### SET TASK
Using the material below, print the line that contains "round(shape.Volume), [round(v, 1)", the line that contains "return Vector((x, y, z)) / 1000", and every line in between, exactly and nothing else.

□ □ □ □

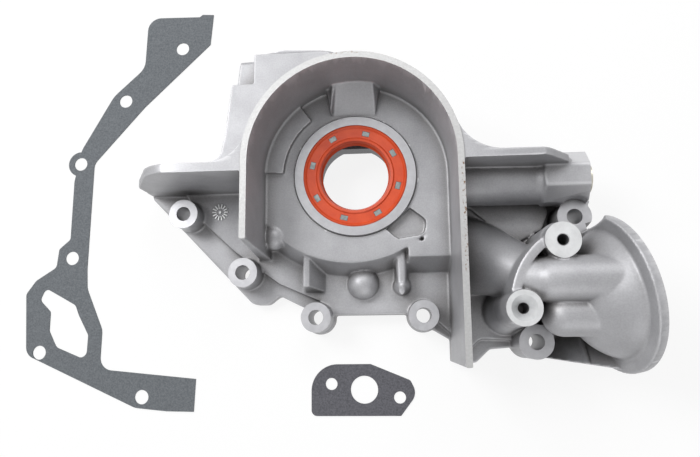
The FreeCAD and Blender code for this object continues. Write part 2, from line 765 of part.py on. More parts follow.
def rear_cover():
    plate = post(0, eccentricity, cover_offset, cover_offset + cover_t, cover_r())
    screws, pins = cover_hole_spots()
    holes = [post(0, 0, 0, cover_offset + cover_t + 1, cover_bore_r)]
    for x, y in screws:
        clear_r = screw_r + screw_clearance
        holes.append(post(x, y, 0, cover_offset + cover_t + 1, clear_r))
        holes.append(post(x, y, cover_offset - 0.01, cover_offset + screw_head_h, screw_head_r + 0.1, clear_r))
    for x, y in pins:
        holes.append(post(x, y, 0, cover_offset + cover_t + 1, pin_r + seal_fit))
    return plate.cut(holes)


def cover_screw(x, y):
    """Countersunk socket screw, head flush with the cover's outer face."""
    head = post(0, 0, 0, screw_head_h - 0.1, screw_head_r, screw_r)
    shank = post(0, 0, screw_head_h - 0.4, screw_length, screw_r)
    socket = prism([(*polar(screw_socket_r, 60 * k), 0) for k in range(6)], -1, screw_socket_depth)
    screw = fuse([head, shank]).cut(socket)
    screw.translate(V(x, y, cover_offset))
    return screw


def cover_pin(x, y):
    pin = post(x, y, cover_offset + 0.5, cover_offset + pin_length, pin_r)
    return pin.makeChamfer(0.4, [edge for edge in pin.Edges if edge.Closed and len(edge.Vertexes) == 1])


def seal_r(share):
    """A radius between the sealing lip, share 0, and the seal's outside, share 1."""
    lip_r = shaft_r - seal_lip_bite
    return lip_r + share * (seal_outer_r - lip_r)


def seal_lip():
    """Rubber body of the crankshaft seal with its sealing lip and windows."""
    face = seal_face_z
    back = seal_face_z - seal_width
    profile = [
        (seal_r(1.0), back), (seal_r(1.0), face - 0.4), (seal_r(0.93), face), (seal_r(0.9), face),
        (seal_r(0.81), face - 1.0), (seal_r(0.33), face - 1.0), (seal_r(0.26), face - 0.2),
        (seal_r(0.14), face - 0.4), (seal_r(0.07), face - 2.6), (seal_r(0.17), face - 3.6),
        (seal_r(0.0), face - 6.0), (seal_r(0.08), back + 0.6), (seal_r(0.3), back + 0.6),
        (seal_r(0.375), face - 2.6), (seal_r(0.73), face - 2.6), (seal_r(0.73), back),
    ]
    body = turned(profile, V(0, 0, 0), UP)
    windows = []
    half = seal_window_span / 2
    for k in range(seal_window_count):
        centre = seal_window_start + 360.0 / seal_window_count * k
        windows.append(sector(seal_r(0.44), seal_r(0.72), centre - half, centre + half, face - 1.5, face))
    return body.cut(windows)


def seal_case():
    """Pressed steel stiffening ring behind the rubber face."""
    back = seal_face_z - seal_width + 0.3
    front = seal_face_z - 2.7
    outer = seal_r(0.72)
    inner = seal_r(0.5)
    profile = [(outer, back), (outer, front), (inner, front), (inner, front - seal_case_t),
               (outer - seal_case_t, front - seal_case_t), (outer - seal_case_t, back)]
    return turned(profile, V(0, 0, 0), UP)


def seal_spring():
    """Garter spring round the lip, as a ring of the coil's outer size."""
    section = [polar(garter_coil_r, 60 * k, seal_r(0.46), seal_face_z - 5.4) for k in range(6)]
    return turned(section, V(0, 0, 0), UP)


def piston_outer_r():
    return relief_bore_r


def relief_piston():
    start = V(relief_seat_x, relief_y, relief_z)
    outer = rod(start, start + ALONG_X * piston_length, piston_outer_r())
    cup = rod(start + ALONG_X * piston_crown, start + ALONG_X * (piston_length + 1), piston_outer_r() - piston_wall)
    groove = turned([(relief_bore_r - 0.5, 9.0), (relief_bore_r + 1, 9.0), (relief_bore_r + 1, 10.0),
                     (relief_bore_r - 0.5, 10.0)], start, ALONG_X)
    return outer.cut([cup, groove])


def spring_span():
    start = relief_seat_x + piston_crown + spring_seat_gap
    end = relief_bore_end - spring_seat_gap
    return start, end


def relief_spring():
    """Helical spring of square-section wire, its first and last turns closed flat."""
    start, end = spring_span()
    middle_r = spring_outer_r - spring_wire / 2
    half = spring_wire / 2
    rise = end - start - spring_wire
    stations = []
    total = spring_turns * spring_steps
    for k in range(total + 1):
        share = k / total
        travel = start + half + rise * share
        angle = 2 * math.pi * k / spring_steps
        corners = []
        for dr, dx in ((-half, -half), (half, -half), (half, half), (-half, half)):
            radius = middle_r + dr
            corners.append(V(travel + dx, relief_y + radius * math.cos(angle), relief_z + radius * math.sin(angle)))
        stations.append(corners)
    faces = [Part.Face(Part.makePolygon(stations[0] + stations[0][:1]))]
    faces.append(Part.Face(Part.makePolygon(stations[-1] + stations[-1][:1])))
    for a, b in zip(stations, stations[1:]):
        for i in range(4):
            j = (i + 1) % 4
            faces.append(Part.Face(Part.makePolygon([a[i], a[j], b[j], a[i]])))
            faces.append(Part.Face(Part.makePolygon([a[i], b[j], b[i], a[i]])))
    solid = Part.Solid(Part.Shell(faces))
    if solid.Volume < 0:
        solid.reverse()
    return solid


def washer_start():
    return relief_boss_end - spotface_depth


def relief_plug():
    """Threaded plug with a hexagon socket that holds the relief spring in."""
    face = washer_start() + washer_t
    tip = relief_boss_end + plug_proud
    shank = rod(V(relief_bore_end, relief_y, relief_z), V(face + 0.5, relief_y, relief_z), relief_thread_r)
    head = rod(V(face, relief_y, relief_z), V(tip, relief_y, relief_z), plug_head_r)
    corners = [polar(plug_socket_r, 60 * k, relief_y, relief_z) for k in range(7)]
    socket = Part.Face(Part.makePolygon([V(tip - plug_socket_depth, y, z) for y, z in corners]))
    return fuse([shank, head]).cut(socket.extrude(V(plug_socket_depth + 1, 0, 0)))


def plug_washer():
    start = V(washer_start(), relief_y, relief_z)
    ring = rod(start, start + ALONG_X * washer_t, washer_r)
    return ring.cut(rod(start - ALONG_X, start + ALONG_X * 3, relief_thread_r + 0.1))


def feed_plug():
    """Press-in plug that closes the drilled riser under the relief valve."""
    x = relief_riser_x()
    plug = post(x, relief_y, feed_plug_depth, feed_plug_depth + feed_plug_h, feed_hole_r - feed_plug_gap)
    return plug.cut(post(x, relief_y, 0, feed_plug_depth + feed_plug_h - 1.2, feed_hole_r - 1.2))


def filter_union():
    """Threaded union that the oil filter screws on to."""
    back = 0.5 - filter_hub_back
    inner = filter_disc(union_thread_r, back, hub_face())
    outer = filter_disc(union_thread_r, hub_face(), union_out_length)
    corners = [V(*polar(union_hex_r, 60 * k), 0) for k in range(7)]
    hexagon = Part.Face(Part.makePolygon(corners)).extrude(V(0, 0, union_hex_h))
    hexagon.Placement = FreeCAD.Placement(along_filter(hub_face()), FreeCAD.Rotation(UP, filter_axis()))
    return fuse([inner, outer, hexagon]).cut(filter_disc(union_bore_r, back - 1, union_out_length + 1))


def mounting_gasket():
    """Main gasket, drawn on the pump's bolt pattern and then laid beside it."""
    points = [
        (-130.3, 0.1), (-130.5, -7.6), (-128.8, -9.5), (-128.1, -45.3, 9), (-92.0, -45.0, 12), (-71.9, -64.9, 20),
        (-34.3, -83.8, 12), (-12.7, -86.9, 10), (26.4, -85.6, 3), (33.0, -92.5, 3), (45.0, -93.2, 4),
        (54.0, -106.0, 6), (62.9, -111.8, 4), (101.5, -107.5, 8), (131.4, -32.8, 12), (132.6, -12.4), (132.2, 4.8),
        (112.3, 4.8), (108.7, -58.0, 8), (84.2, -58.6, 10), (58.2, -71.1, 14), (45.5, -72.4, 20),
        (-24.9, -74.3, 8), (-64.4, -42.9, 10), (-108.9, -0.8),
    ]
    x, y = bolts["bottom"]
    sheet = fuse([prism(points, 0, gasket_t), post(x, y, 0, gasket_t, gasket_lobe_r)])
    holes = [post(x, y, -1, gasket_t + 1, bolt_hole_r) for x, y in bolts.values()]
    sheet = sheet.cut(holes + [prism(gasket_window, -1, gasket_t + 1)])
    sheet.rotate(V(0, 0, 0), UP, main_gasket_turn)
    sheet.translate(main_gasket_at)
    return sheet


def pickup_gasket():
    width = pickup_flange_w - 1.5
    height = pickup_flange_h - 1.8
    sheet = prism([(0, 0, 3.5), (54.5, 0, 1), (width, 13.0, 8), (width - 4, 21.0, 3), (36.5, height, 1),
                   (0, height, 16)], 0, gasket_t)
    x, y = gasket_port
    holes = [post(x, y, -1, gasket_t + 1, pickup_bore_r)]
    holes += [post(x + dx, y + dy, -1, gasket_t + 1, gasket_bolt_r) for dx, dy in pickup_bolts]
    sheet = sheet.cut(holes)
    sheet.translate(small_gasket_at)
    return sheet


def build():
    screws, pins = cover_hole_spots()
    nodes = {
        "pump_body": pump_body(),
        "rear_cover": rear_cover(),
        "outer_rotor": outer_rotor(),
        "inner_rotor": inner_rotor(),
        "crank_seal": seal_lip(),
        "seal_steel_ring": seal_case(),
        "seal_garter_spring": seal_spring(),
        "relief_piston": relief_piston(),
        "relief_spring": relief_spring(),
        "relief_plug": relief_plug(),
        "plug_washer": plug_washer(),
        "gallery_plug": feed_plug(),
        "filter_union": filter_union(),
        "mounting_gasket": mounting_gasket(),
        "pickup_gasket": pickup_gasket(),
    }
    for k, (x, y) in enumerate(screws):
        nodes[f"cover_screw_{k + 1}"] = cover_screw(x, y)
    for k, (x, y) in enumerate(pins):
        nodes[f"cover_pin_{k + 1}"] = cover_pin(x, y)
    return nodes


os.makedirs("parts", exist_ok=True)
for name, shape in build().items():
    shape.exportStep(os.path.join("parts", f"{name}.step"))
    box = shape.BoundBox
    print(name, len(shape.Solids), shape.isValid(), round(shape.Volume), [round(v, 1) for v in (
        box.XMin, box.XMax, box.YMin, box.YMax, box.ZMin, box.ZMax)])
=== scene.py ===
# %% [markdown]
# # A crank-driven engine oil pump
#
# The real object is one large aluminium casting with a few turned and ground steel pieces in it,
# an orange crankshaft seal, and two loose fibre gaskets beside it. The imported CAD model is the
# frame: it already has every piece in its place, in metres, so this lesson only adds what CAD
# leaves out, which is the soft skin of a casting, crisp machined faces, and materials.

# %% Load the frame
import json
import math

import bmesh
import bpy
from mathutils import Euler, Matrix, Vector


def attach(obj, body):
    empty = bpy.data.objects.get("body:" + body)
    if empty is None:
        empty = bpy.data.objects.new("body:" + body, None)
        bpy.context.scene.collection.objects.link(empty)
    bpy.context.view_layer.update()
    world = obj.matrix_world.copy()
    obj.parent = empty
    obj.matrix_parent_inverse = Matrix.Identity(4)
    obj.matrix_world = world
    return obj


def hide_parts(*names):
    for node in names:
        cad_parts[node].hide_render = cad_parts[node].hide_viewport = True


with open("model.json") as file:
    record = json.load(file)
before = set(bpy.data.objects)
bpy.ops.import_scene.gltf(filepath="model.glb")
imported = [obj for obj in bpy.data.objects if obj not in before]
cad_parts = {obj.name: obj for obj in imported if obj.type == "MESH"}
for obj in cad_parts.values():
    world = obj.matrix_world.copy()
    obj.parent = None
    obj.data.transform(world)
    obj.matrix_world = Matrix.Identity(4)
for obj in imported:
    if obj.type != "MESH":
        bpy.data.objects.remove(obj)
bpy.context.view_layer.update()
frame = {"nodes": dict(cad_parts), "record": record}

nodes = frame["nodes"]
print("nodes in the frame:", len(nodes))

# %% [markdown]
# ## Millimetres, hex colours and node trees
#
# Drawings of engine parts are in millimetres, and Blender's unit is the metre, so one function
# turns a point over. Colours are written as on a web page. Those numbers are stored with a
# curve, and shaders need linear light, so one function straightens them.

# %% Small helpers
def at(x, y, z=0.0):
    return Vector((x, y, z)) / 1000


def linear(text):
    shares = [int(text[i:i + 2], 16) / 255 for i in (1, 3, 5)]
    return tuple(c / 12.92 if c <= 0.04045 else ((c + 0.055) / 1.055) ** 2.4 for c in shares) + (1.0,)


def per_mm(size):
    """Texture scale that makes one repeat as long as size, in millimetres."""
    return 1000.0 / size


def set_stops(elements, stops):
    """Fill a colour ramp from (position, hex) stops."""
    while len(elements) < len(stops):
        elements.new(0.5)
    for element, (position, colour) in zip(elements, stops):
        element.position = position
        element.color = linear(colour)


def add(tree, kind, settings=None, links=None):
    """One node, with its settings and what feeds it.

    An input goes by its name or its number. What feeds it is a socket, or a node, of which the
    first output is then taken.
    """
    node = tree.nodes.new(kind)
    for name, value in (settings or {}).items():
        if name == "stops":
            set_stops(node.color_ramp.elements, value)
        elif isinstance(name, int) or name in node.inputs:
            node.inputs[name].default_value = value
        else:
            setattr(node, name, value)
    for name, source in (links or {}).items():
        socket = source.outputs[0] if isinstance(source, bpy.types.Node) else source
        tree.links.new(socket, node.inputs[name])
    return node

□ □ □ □

### REPLY TO THE TASK
    print(name, len(shape.Solids), shape.isValid(), round(shape.Volume), [round(v, 1) for v in (
        box.XMin, box.XMax, box.YMin, box.YMax, box.ZMin, box.ZMax)])
=== scene.py ===
# %% [markdown]
# # A crank-driven engine oil pump
#
# The real object is one large aluminium casting with a few turned and ground steel pieces in it,
# an orange crankshaft seal, and two loose fibre gaskets beside it. The imported CAD model is the
# frame: it already has every piece in its place, in metres, so this lesson only adds what CAD
# leaves out, which is the soft skin of a casting, crisp machined faces, and materials.

# %% Load the frame
import json
import math

import bmesh
import bpy
from mathutils import Euler, Matrix, Vector


def attach(obj, body):
    empty = bpy.data.objects.get("body:" + body)
    if empty is None:
        empty = bpy.data.objects.new("body:" + body, None)
        bpy.context.scene.collection.objects.link(empty)
    bpy.context.view_layer.update()
    world = obj.matrix_world.copy()
    obj.parent = empty
    obj.matrix_parent_inverse = Matrix.Identity(4)
    obj.matrix_world = world
    return obj


def hide_parts(*names):
    for node in names:
        cad_parts[node].hide_render = cad_parts[node].hide_viewport = True


with open("model.json") as file:
    record = json.load(file)
before = set(bpy.data.objects)
bpy.ops.import_scene.gltf(filepath="model.glb")
imported = [obj for obj in bpy.data.objects if obj not in before]
cad_parts = {obj.name: obj for obj in imported if obj.type == "MESH"}
for obj in cad_parts.values():
    world = obj.matrix_world.copy()
    obj.parent = None
    obj.data.transform(world)
    obj.matrix_world = Matrix.Identity(4)
for obj in imported:
    if obj.type != "MESH":
        bpy.data.objects.remove(obj)
bpy.context.view_layer.update()
frame = {"nodes": dict(cad_parts), "record": record}

nodes = frame["nodes"]
print("nodes in the frame:", len(nodes))

# %% [markdown]
# ## Millimetres, hex colours and node trees
#
# Drawings of engine parts are in millimetres, and Blender's unit is the metre, so one function
# turns a point over. Colours are written as on a web page. Those numbers are stored with a
# curve, and shaders need linear light, so one function straightens them.

# %% Small helpers
def at(x, y, z=0.0):
    return Vector((x, y, z)) / 1000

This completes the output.